Senator for Inverness-Richmond, Nova Scotia
- In office February 24, 1966 – August 17, 1971
- Appointed by: Lester B. Pearson

Member of the Nova Scotia House of Assembly for Richmond
- In office 1949–1963
- Preceded by: Lauchlin Daniel Currie
- Succeeded by: Gerald Doucet

Nova Scotia Opposition Leader
- In office 1960–1962
- Preceded by: Henry Hicks
- Succeeded by: Peter M. Nicholson

Personal details
- Born: 22 February 1921 West Bay, Nova Scotia, Canada
- Died: 17 August 1971 (aged 50) Canada
- Party: Liberal
- Other political affiliations: Nova Scotia Liberal Party
- Profession: lawyer

= Earl Wallace Urquhart =

Canadian politician

Earl Wallace Urquhart (February 22, 1921 - August 17, 1971) was a Canadian politician and lawyer.

== Early life ==
Urquhart was born in West Bay, Inverness County, Nova Scotia, Canada.

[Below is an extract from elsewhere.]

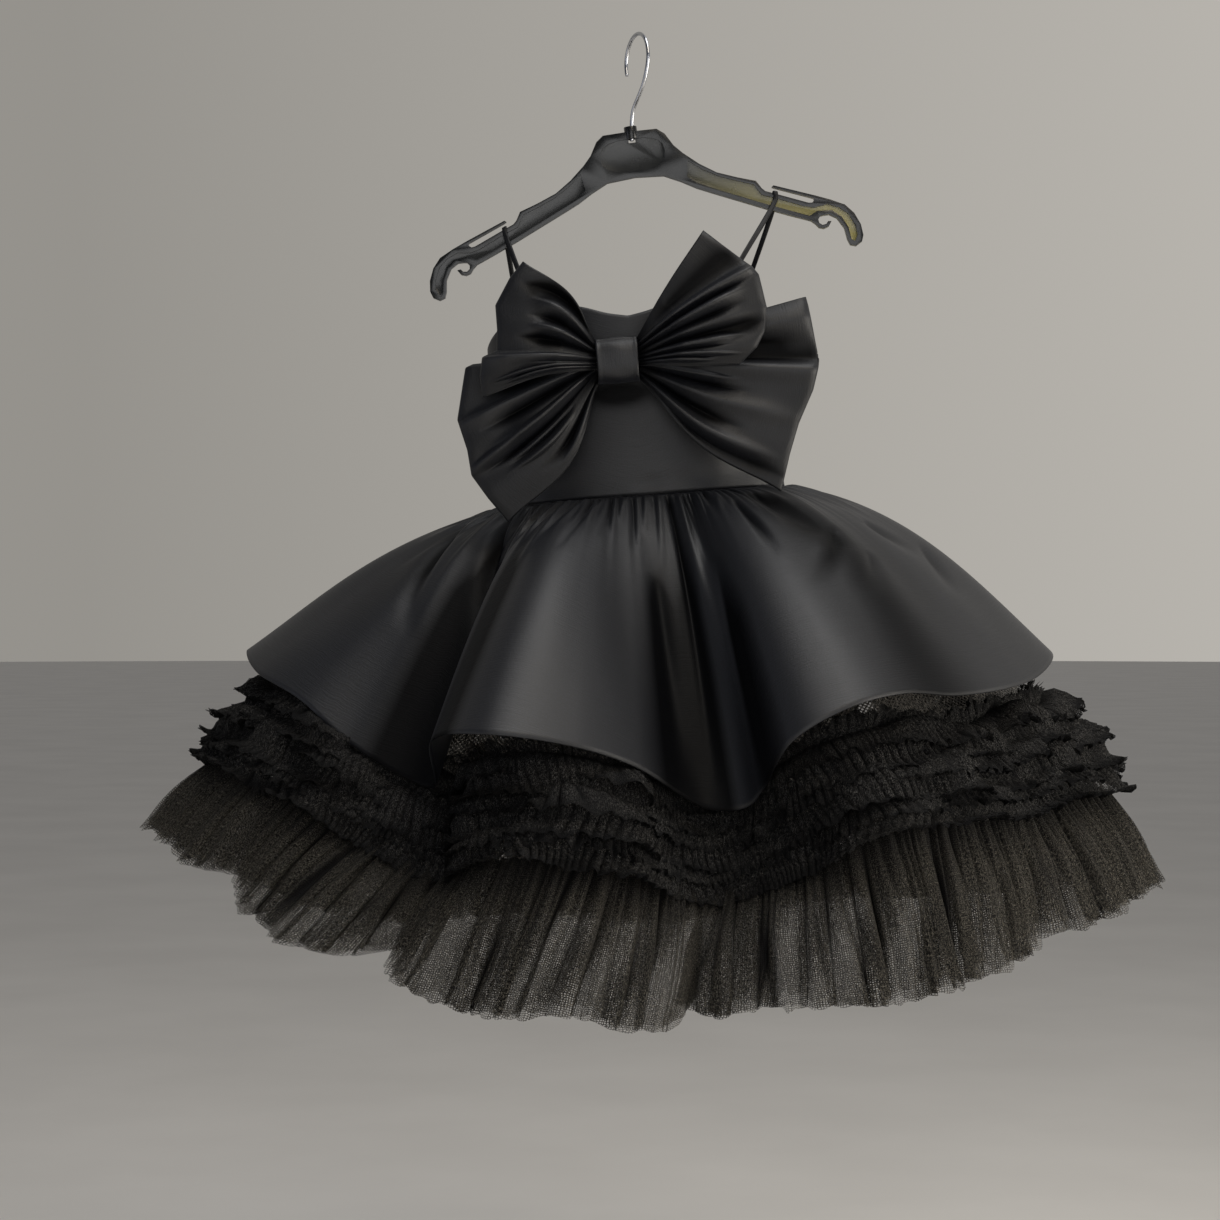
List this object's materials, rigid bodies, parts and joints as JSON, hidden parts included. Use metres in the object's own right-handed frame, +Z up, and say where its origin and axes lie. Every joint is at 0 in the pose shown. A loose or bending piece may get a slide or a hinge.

Urquhart served in the Canadian Infantry Corps and the Royal Canadian Air Force during World War II.

== Political career ==
he was elected to the Nova Scotia House of Assembly for Richmond in a 1949 by-election held after Lauchlin Daniel Currie was named to the bench. He served as a member of the assembly from 1949 to 1963. From 1960 to 1962, he was the House Leader. He was Leader of the Nova Scotia Liberal Party from 1962 to 1965.

He was summoned to the Senate on February 24, 1966 on the recommendation of Lester B. Pearson. A Liberal, he represented the senatorial division of Inverness-Richmond in the province of Nova Scotia until his death at the age of 50.